-- START SUPPLIED DATA --

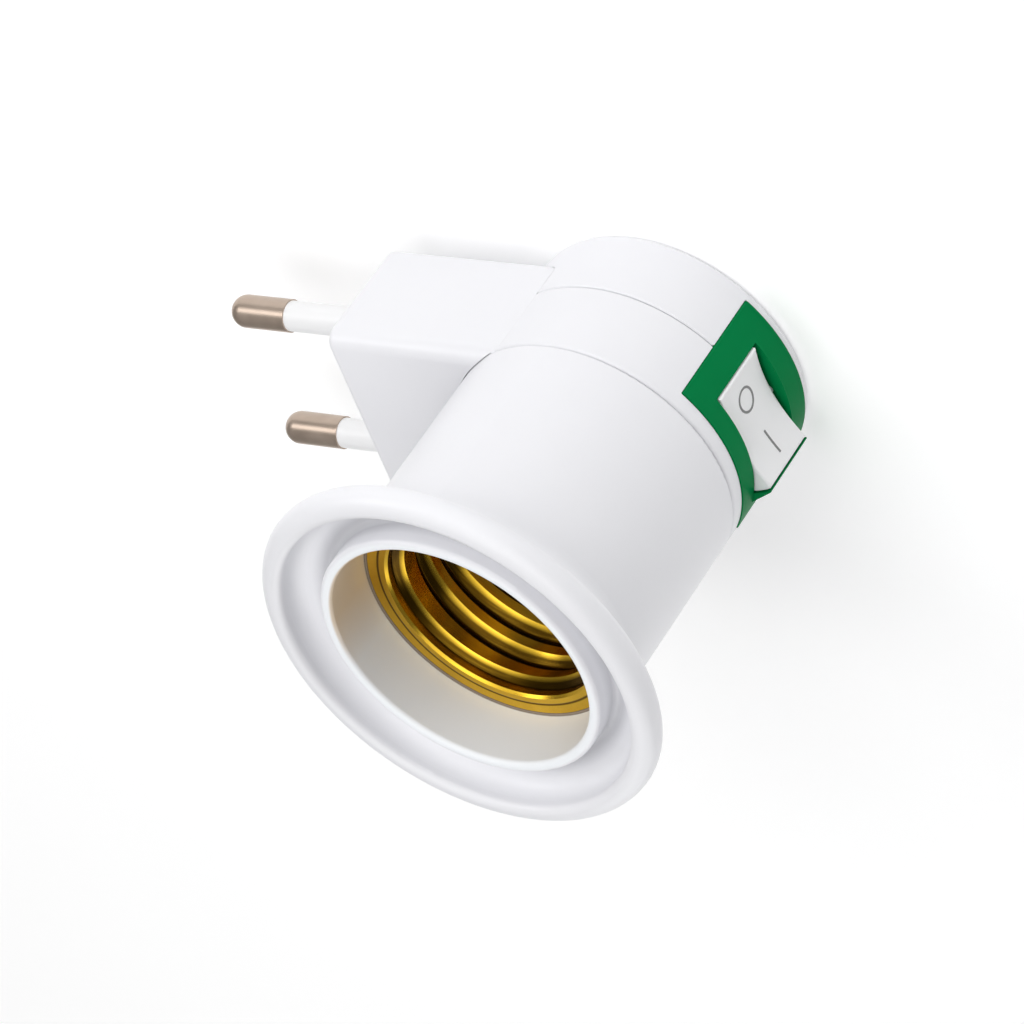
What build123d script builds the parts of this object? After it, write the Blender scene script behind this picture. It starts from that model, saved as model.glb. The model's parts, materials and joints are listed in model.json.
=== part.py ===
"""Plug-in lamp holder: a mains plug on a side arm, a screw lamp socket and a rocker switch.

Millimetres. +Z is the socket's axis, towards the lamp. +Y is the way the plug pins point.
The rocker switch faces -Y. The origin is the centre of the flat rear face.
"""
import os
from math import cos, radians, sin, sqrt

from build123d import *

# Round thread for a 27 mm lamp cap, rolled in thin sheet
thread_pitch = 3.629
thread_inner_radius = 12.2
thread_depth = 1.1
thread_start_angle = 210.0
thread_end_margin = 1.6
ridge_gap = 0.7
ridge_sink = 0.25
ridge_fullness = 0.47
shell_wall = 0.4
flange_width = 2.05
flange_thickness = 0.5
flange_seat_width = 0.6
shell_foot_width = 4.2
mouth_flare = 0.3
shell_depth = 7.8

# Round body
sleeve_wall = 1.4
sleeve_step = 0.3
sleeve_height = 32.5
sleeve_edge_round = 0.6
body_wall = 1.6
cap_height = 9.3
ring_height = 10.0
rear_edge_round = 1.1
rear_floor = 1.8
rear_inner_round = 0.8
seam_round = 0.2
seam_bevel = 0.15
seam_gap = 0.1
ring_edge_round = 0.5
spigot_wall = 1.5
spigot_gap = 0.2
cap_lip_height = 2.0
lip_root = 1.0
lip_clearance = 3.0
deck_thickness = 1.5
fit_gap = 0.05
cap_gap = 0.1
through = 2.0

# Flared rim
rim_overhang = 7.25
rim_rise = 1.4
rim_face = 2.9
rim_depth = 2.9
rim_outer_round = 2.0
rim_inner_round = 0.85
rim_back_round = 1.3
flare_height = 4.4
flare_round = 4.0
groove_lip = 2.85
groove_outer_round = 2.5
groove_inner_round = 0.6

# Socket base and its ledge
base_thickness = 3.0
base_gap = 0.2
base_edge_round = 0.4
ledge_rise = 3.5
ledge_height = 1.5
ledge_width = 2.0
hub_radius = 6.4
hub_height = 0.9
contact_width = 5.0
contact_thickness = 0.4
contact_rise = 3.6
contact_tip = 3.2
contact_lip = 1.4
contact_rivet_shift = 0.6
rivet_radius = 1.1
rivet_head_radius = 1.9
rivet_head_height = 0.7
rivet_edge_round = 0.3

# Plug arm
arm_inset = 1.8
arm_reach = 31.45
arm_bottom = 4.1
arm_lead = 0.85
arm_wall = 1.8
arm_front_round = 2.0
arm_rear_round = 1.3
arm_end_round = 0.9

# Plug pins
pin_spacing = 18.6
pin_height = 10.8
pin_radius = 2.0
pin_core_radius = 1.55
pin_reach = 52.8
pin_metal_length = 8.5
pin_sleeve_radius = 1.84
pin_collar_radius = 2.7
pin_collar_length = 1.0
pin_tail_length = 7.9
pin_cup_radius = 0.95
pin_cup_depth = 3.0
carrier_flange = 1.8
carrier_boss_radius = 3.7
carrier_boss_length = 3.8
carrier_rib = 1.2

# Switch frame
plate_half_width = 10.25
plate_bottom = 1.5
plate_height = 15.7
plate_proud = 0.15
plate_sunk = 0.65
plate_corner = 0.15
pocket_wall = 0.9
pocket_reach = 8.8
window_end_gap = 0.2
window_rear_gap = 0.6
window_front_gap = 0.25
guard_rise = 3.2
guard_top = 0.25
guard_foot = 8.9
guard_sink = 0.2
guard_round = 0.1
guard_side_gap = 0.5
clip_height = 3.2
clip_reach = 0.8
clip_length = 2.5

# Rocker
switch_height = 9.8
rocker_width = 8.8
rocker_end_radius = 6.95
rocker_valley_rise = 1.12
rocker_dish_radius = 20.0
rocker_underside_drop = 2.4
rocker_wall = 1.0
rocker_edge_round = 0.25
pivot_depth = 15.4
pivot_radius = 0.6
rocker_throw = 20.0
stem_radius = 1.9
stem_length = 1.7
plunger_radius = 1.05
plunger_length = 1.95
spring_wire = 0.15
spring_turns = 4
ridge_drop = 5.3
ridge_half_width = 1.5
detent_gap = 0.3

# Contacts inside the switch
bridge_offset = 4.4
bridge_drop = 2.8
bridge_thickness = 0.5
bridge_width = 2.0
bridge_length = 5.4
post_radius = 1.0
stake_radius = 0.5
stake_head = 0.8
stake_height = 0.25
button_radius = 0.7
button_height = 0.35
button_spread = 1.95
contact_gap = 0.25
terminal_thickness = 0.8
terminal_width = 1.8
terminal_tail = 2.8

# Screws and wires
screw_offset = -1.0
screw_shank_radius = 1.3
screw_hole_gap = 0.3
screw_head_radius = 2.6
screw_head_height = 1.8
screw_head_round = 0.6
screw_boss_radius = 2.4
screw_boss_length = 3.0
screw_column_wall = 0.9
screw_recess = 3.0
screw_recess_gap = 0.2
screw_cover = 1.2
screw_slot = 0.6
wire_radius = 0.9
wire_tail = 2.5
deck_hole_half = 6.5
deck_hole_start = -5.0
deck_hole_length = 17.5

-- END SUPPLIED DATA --
-- START SUPPLIED DATA --

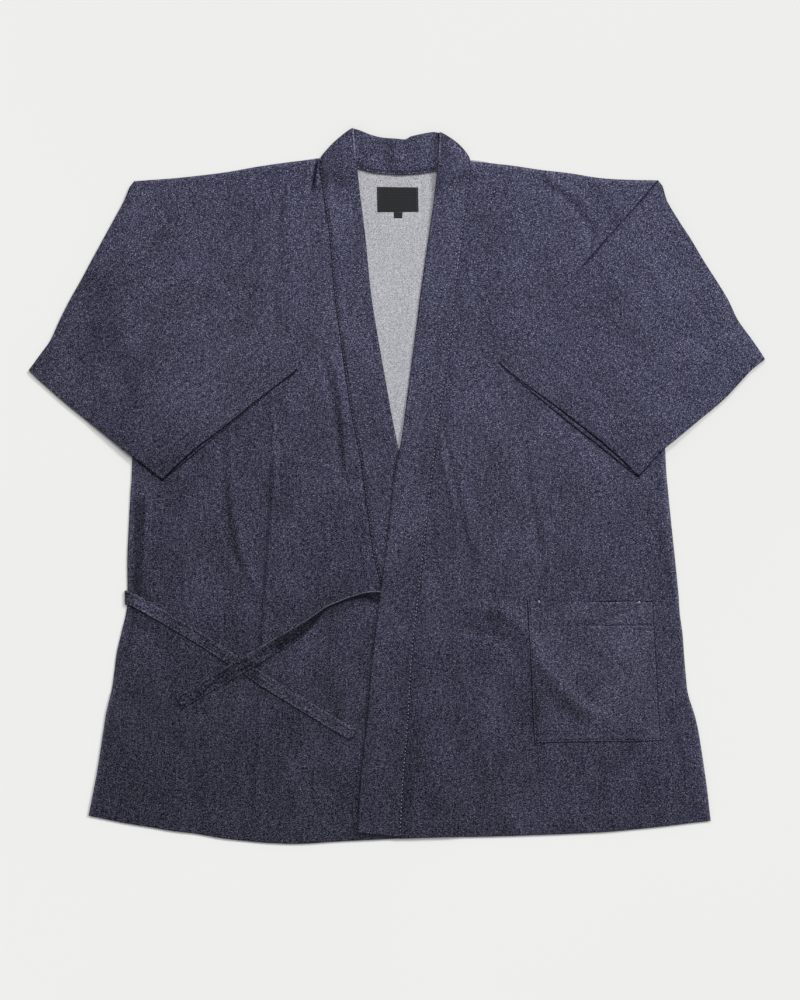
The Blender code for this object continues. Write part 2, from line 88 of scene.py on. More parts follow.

-- END SUPPLIED DATA --

WHAT TO DO ->
Within the listing above, the range opens at the line with "What build123d script" and closes at the line with "a rocker switch.". Reproduce exactly the lines of that range, including both ends.

ANSWER TO THE PROBLEM ->
What build123d script builds the parts of this object? After it, write the Blender scene script behind this picture. It starts from that model, saved as model.glb. The model's parts, materials and joints are listed in model.json.
=== part.py ===
"""Plug-in lamp holder: a mains plug on a side arm, a screw lamp socket and a rocker switch.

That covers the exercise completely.